The plate spinner puts his apparatus down in time for the big reveal — a decapitated chicken head pointing beak-first in the direction of this round’s loser. After a little squabbling over who the beak is pointing at, the loser picks up his shot of rice vodka to loud cheers. He drinks it down in one.
Your typical wedding features a bit more of this, a random guy assaulting your table with an outstretched beer can, yelling “Tram phan tram,” or 100 percent, and the bride and groom trying to make their rounds while still saying sober enough for their wedding night duties. They typically brandish a cup of strawberry Sting for their toasts, and avoid the guy with the beer can.
What the Beer Can Guy Wants
He wants to drink to your health, and if he can make you throw up while doing so, so much the better. When he says “tram phan tram” or “lac keu” — ice and glasses — he expects you to smash your can against his, enthusiastically yell “vo” and drink whatever you’re holding down to the very bottom. Maybe 90 percent will work. Anything less is unacceptable.
These are the rules of drinking in Vietnam.
They’re not always fixed. “You can bargain,” Tuong Anh says, “ok, 50 percent. The rule is how much they drink you have to drink.” She thinks a moment. “But I think the bargain is for the lady.”
The rules also differ from region to region. Some drinkers we interviewed said coming late to an occasion requires the latecomer to drink three glasses of rice vodka, while others said five. One said you should bring a bottle if you’re coming late — and if it’s a nice bottle you don’t have to drink at all! Although that kind of defeats the purpose.
There were also some differences of opinions on the penalties. Some say there are stiff penalties — such as excommunication, never being invited around again — for failing to respect the rules of engagement. This can get quite tricky when you just want to go home, and you’re faced with the mandatory seven shots of rice vodka before you can leave early.
Others don’t think such consequences were a worry. “You just have to talk with them, tell them you have to go,” Vinh says. “There’s no problem with that.”

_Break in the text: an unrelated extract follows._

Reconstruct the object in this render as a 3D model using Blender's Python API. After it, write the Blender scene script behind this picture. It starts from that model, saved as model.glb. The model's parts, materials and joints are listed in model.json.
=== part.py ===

Games, Games and More Games
While the chicken head spin might be the most notable in this category, there are Vietnamese drinking games that you’re more likely to see at a club, quan nhau (street pub) or someone’s house. One of these might seem familiar — spin the bottle. But the rules of this version owe more to the aforementioned spin game than to western high school slumber parties.

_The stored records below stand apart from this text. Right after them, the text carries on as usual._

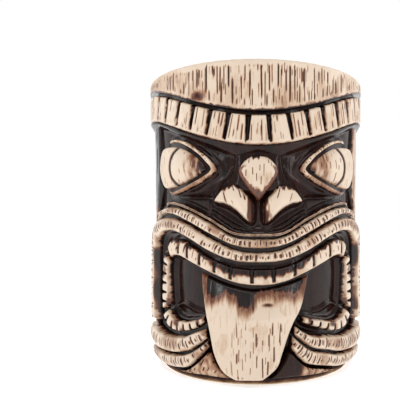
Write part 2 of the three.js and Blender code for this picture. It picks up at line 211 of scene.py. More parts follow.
LIP_TOP = [(0, 61.5), (10, 62.3), (20, 67.8), (30, 72.3), (40, 74.7), (50, 73.2), (56, 71)]
LIP_LINE = [(0, 54.6), (10, 55.8), (20, 60.2), (30, 65), (40, 68.4), (50, 68.3), (60, 65.6)]
TEETH_LINE = [(0, 47.5), (10, 48.2), (20, 51.5), (30, 56.5), (36, 59)]
TEETH_TOP = TEETH_LINE + [(41.5, 58.9), (46, 56.2)]
TEETH_FOOT = [(0, 40.3), (10, 41.5), (20, 45), (30, 49), (36, 51.2), (40.6, 51.6), (43, 50.4)]
LIP_SIDE = [(67.5, 60), (68.6, 52), (68.8, 42), (68.8, 32), (68.2, 21.5)]
MOUTH_SIDE = [(41, 62.2), (46.5, 62.2), (52, 60.4), (56.5, 55), (58.5, 45), (58.5, 33), (58.3, 21.5)]
INNER_LIP_OUTER = lifted(LIP_LINE, -LIP_GROOVE / 2) + LIP_SIDE
INNER_LIP_INNER = lifted(TEETH_LINE, MOUTH_GROOVE) + MOUTH_SIDE
SIDE_INNER = [(43.9, 49), (44.8, 44), (44.9, 38), (44.4, 33), (44.6, 30.2)]
SIDE_OUTER = [(48.3, 54.2), (50.2, 47.5), (50.7, 40), (51, 33), (50.6, 27.4)]
LOWER_START = {-1: 23.2, 1: 18.8}  # the tongue leans to the left
LOWER_FOOT = [(28, 21.9), (36, 19.8), (44.5, 20.6), (50.2, 25.4)]
LOWER_TOP = [(28, 26), (36, 24.9), (41.5, 25.9), (45, 28.8)]

TONGUE_LEFT = [(-9.2, 2.6), (-15.4, 6), (-19.2, 13), (-21.2, 22), (-23.4, 31), (-25.2, 38), (-26, 43)]
TONGUE_RIGHT = [(1.8, 2.6), (8.3, 8), (10.6, 14), (14.2, 24), (18.6, 31), (20.8, 36), (22.6, 41.6)]
TONGUE_ROOT = [(-26, 45.6), (-14, 41.6), (0, 39.4), (12, 41.2), (22.6, 44.4)]

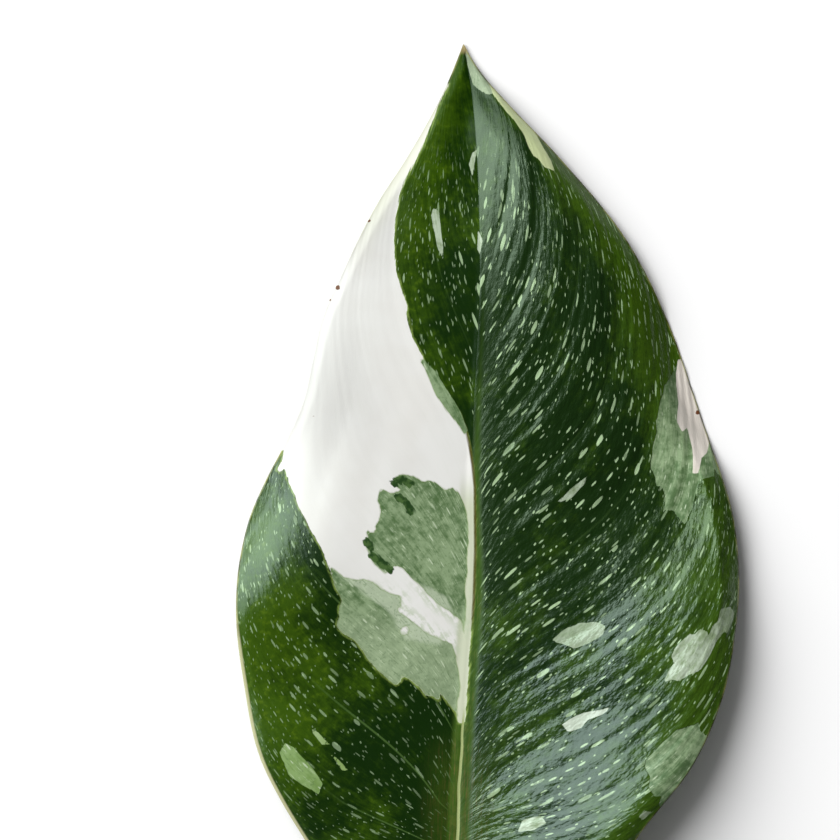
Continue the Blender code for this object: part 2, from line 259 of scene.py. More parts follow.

There are dice games and cards just like in the west. They mostly take the form of high-number-low-number, everyone rolling a die or turning over a card at the same time. There is also the finger-throw, where everyone around the table has to extend either one or two fingers towards the middle at the same time. The ones who pick the less popular number of digits have to drink.
There are also some that are a bit more saucy. One involves a paper napkin being passed from one mouth to the next. At the end of a pass, both parties must have a bit of paper on their tongue — or else they drink. Who cares if you can’t hear anyone above the roar of club music?
Chasers and Kit Kat
“Kit Kat is hip. Kit Kat is ‘in’ this year.”
Van Anh also tells me about chasers like hot vit lon (duck embryo) and hot pots, although they’re more for the older set. The younger people like sweet, which is one of the reasons they’re skipping on the game where you pass one glass of rice vodka around the table, drinking it before you pass it onto the next person. Younger people tend to prefer mixing their drinks with Coca-Cola or Sting.
But this doesn’t mean the next generation of drinkers is slowing down. “People have to push you — ‘drink, drink, drink!’” Tuong Anh says. “I hate that. I say, ‘Ok, let me drink, I cannot finish that.’”
She adds: “Vietnamese have this habit of drinking until they die. They think they’re not with their friends unless they keep drinking… They keep drinking until they fall down.”
Western Drinking Games
While sitting with friends and drinks, the ‘thumb master’ (anyone who takes the initiative) puts their thumbs on the corner of the table nonchalantly. The last person to hook their thumbs onto the table has to take a drink.
Flip, Sip or Strip!
Those kooky western imperialists are at it once again with this hedonistic time-killer. The first player takes out a coin and calls heads or tails. If the coin flips onto the side they called, they pass it. If it flips wrong, they have to “sip or strip!” — down a shot, or take off an article of clothing — and flip again.
Edward 40 Hands
A ‘game’ in which each player straps on two 40-ounce beer bottles, duct tape-style, one in each hand. The fun comes in the restrictions — they’re not allowed to remove the bottles until they’re finished. Want to go to bathroom? Chug or learn a new skill.